The springs are a bit soft as when you stand on the running board she leans over a fair bit so yes Roger no high speed cornering. Might have to get the springs done.
Not sure on the timber used but I think it is the way he's stained it that gives it that unusual effect but I will ask around Alan.
Jason the Volvo is the one of the best tow cars I've owned and I've had a dozen or so. Its a twin turbo v6 and gets over 35 mpg when empty, about 28 mpg towing the trailer empty but has the ability to tow very heavy loads. I had a very strong side and sometimes head wind carting the hack home which made the Volvo work, temp never rose and still got 16 mpg. (That's us gallons). It's interesting how some guys put a huge gas guzzling multi ton rig on the front of their trailer. Remembering our petrol is about $8.50 per US Gallon so economy is a major factor.
Chad I agree, my Coupe is LHD, each style has an advantage.
Two questions Guys -
1. I jacked the rear up and put on stands yesterday, took the plugs out and put a dribble of oil in each cylinder then cranked it over about 30 times. I noticed a squaky/grindy noise and using a bar to my ear I believe its the rear of the generator. I'm guessing rear generator bearing. I'll remove the Genny to do a comparison once I have it running. Is this common following long term storage?
2. How accurate a compression test can be had via cranking? I held the tester in the hole with one hand and cranked slowly with the other, each cylinder read about 35 psi. It feels like good compression when the plugs are in so I'm hoping the reading isn't accurate due to the slow hand cranking.
Beautiful Hack you got there Kevin, but methinks the fringe will have to go. Hope it runs well for you without a lot of repair.
Maybe the generator bearing is bad, maybe it's just the brushes in the generator making a noise? Oil the rear bearing and try driving the car for a few miles, then you can check the compression again - hopefully the rings loosens up and it shows a better compression.
When checking compression you should remove all the spark plugs so you can hand crank it fast, then remember to have the throttle fully open.
If you haven't got a compression meter that screws into the spark plug hole, then you may want to have a helper that holds the meter to the head while you stem wind the crank
Thanks Roger, that was a concern as I did it by myself. Couldn't crank very fast while holding the tester in the hole.

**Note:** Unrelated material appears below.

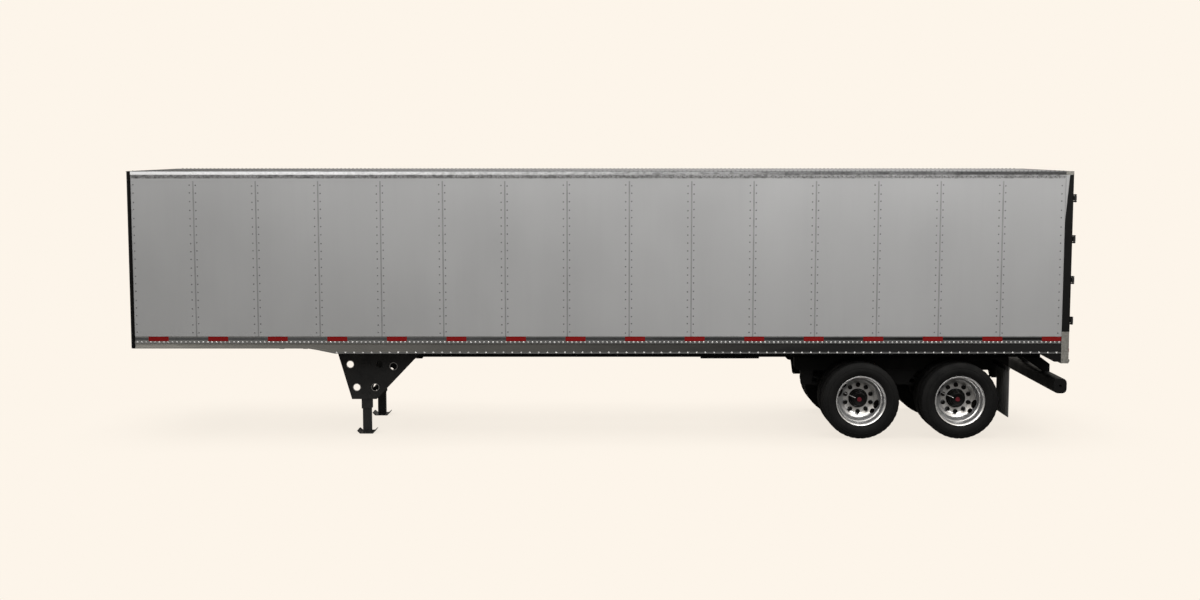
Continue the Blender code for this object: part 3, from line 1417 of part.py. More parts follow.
# Node families: (name, maker, takes a side, finish)
STRUCTURE = [
    ("side_wall", side_wall, True, "aluminium"),
    ("front_wall", front_wall, False, "aluminium"),
    ("front_frame", front_frame, False, "black_steel"),
    ("roof", roof, False, "aluminium"),
    ("top_rail", top_rail, True, "rail_aluminium"),
    ("underframe", underframe, False, "rail_aluminium"),
    ("floor", floor, False, "wood"),
    ("coupler", coupler, False, "black_steel"),
    ("kingpin", kingpin, False, "bare_steel"),
    ("nose_box", nose_box, False, "aluminium"),
    ("chassis_frame", chassis_frame, False, "black_steel"),
    ("bogie_frame", bogie_frame, False, "black_steel"),
    ("rear_frame", rear_frame, False, "black_steel"),
    ("rear_sill", rear_sill, False, "galvanised"),
    ("tail_lamps", tail_lamps, True, "red_lens"),
    ("underride_guard", underride_guard, False, "black_steel"),
    ("mud_flap", mud_flap, True, "rubber"),
    ("springs", springs, True, "black_steel"),
    ("air_tank", air_tank, False, "black_steel"),
    ("landing_leg", landing_leg, True, "black_steel"),
    ("landing_foot", landing_foot, True, "black_steel"),
    ("landing_shaft", landing_shaft, False, "black_steel"),
    ("landing_stays", landing_stays, False, "black_steel"),
    ("crank", crank, False, "black_steel"),
    ("door", door, True, "aluminium"),
    ("lock_rod", lock_rod, True, "bare_steel"),
]

# Finishes: name, colour, roughness, metallic
FINISHES = [
    ("aluminium", (0.36, 0.36, 0.37), 0.45, 0.8),
    ("rail_aluminium", (0.30, 0.30, 0.31), 0.35, 0.8),
    ("black_steel", (0.012, 0.012, 0.013), 0.55, 0.0),
    ("bare_steel", (0.30, 0.30, 0.30), 0.40, 1.0),
    ("galvanised", (0.28, 0.29, 0.30), 0.50, 0.7),
    ("wood", (0.30, 0.18, 0.09), 0.65, 0.0),
    ("rubber", (0.015, 0.015, 0.016), 0.80, 0.0),
    ("wheel_metal", (0.60, 0.61, 0.63), 0.18, 1.0),
    ("cast_iron", (0.05, 0.045, 0.04), 0.70, 0.4),
    ("red_lens", (0.35, 0.01, 0.01), 0.20, 0.0),
]


def settle(made, finish_made, parts, origin=(0.0, 0.0, 0.0)):
    """Give a piece its finish, its collection and its origin."""
    made.data.materials.append(finish_made)
    made.data.transform(Matrix.Translation(origin).inverted())
    made.matrix_world = Matrix.Translation(origin)
    for old in list(made.users_collection):
        old.objects.unlink(made)
    parts.objects.link(made)
    made.data.shade_smooth()
    made.data.set_sharp_from_angle(angle=math.radians(30))


def main():
    clear_scene()
    parts = collection(OBJECT_NAME)
    finishes = {name: finish(name, *look) for name, *look in FINISHES}
    for name, maker, sided, look in STRUCTURE:
        if not sided:
            settle(maker(name), finishes[look], parts)
            continue
        for side_name, side in SIDES:
            origin = (0.0, 0.0, 0.0)
            if name in ("door", "lock_rod"):
                origin = (PIN_X, side * PIN_Y, DOOR_BOTTOM)
            settle(maker(f"{name}_{side_name}", side), finishes[look], parts, origin)
    spacing = DUAL_SPACING / 2
    for axle_name, x in AXLES:
        settle(axle(f"axle_{axle_name}", x), finishes["cast_iron"], parts)
        for side_name, side in SIDES:
            corner = f"{axle_name}_{side_name}"
            place = wheel_place(side, x)
            centre = (x, side * wheel_y(0), AXLE_Z)
            pieces = [
                (tyre(f"tyre_outer_{corner}", place, spacing), "rubber"),
                (tyre(f"tyre_inner_{corner}", place, -spacing), "rubber"),
                (wheel_outer(f"wheel_outer_{corner}", place), "wheel_metal"),
                (wheel_inner(f"wheel_inner_{corner}", place), "cast_iron"),
            ]
            for made, look in pieces:
                settle(made, finishes[look], parts, centre)


main()
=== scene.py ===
import json
import math
import random

import bpy
import numpy as np
from mathutils import Matrix, Vector


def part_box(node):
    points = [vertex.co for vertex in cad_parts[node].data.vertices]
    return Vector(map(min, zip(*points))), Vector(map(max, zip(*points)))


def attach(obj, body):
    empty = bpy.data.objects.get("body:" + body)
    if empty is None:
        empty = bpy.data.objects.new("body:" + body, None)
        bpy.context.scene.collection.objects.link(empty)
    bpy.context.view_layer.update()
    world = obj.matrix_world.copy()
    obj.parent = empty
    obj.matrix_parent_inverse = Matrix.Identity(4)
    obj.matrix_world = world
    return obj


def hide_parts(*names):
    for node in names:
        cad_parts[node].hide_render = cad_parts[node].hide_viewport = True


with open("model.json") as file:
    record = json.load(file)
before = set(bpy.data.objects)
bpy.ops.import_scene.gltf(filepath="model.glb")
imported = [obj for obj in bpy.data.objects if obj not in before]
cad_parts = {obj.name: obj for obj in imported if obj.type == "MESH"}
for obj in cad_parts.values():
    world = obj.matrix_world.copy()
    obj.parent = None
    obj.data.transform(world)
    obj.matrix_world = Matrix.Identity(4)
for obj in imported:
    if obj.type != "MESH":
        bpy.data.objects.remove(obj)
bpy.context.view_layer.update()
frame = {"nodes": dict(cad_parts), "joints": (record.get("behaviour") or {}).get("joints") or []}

SIDES = [("left", -1), ("right", 1)]
AXLES = ["front", "rear"]
SEED = 7

# Camera: the photograph looks at the vehicle's left side from a little over the roof
CAMERA_PLACE = (0.005, -21.09, 3.8)
CAMERA_DOWN = 5.66  # degrees below the horizon
CAMERA_LENS = 46.2  # millimetres
SENSOR_WIDTH = 36.0  # millimetres
CLIP_END = 1000.0
BACKGROUND = (0.982, 0.913, 0.823)
WHITE = 1.0

# Lights: name, place, point that it faces, width, height, watts
LIGHTS = [
    ("strip_left", (-4.2, -4.6, 6.6), (-4.2, -1.2, 2.6), 7.6, 2.6, 238.0),
    ("strip_right", (3.6, -4.6, 6.6), (3.6, -1.2, 2.6), 7.6, 2.6, 245.0),
    ("key", (9.0, -17.0, 10.0), (2.0, -1.2, 2.0), 7.0, 5.0, 1120.0),
    ("far_strip", (0.0, 5.4, 6.6), (0.0, 1.2, 2.6), 13.0, 1.2, 420.0),
    ("rear", (15.0, 3.0, 7.0), (6.0, 0.0, 2.0), 6.0, 5.0, 520.0),
    ("nose", (-15.0, 2.0, 7.0), (-6.0, 0.0, 2.0), 6.0, 5.0, 500.0),
]
SKY_LIGHT = (0.3, 0.62)  # diffuse light from the horizon and from overhead
SKY_SEEN = (0.25, 1.8)  # the same in reflections
SKY_TOP = 0.8  # from this far up reflections are at their brightest
FLOOR_BOUNCE = (0.34, 0.33, 0.31)
FLOOR_SEEN = 0.12  # strength of the floor's background in reflections
SHADOW_REACH = 1.6
SHADOW = (0.2, 0.84)  # open sky at a floor point, and the floor's strength there
OPEN_SKY = 0.98  # from this much open sky the floor has no shadow
FLOOR_REACH = 400.0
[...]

Had throttle full open and all the plugs out.
Might take your advice and oil the rear bearing & run it awhile first.
Kevin, although I was just giving a good ribbing on the right hand drive, I really wish I had one. I have a Canadian touring turned pick up, but it is still LHD. I think it would be awesome to have a right hand drive car here in the states.
No probs Chad.
Redone the compression check today after installing a battery. Got up to 42 to 48 psi but I noticed it would increase slightly each test so after I get it running for a bit I'll retest.
NH off today and cleaned plus fuel tank out and have Vinegar in it for the next few days.
I notice the copper fuel line is a larger pipe except at the ends where it attaches to the carby & the tank where it is the normal size. Is there an advantage having a larger Dia line? remembering its a 23 with under seat tank. I'm going to fit a fuel tap at the Carby so I might make up a new fuel line, what size should I go for?
I use 5/16" line for my fuel plumbing. Might be 8mm on your end of the world. I am not sure what Ford used, something tells me 1/4", but I think it is just too small for a larger T engine.
Chad, having an RHD car here creates some complications, but can also be a source of fun. When my wife and moved back here from Holland, we brought a 1936 English Austin Ten sedan with us. I quickly learned that if I was alone in the car, the only way to do a drive-up ATM (or anything else) was to stop the car, get out, and walk around to the left side. Although it's rarely an issue in an antique car, passing can also be a problem when you're alone in the car because you have to pull into the oncoming lane before you can see if anyone is coming.
On the other hand, we drove the car from the east coast to the midwest and we got some very startled reactions from people passing us if I was driving (on the right side of the car) and Anja was either napping or reading next to me. People thought the driver was asleep and the passenger was looking at the road.